History
- Name: Nubia
- Owner: Anchor Line, Glasgow
- Builder: D & W Henderson & Co Ltd, Meadowside, Clydeside, Glasgow
- Yard number: 232
- Launched: 1882
- Identification: 86709
- Fate: Acquired by Cia de Comercio e Navegacao, Rio De Janeiro, Brazil in 1906 and renamed SS São Luiz

History
- Name: SS São Luiz
- Owner: Cia de Comercio e Navegacao, Rio De Janeiro
- Acquired: 1906
- Fate: Ran aground and wrecked on 11 January 1911

General characteristics
- Type: Cargo ship
- Tonnage: 3,551 GRT
- Length: 112.4 m (369 ft)
- Beam: 12 m (39 ft)
- Draught: 8.7 m (29 ft)
- Installed power: 2-cylinder compound engine providing 480 horsepower (360 kW)
- Speed: 14 kn (26 km/h; 16 mph)

= SS Nubia (1882) =

The Nubia was a cargo ship built in 1882 by D. & W. Henderson & Co.
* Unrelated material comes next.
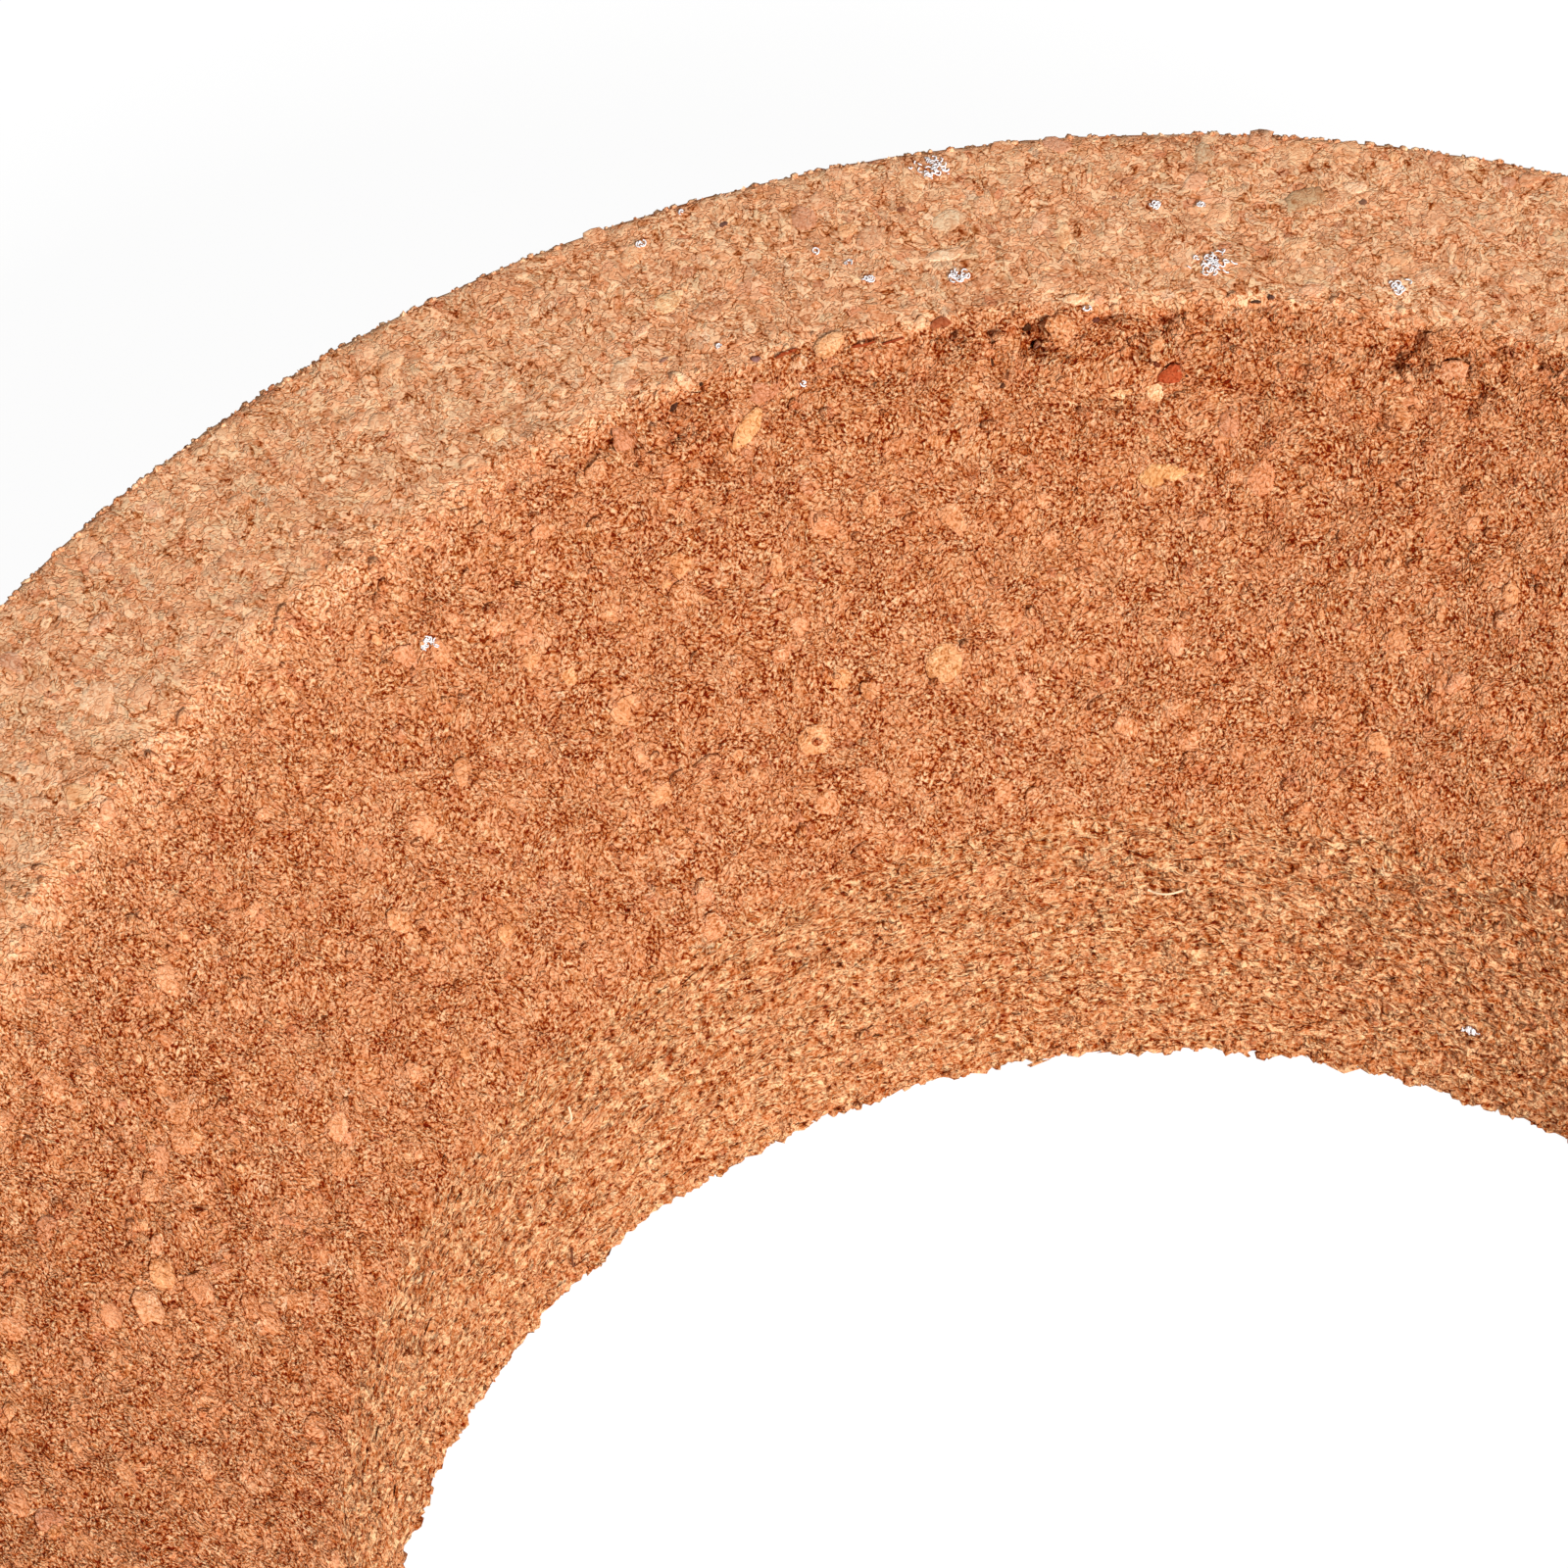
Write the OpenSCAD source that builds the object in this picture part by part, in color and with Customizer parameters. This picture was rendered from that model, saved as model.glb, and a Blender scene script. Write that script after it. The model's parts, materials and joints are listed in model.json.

Ltd. of Meadowside, Clydeside, Glasgow and operated by Anchor Line Ltd of Glasgow. It measured 112.4 m by 12 m with a top speed of 14 knots. In 1906 it was sold to Cia de Comercio e Navegacao of Rio de Janeiro and renamed SS São Luiz. The ship ran aground on 10 January 1911 off the coast of Rio Grande do Norte in Brazil.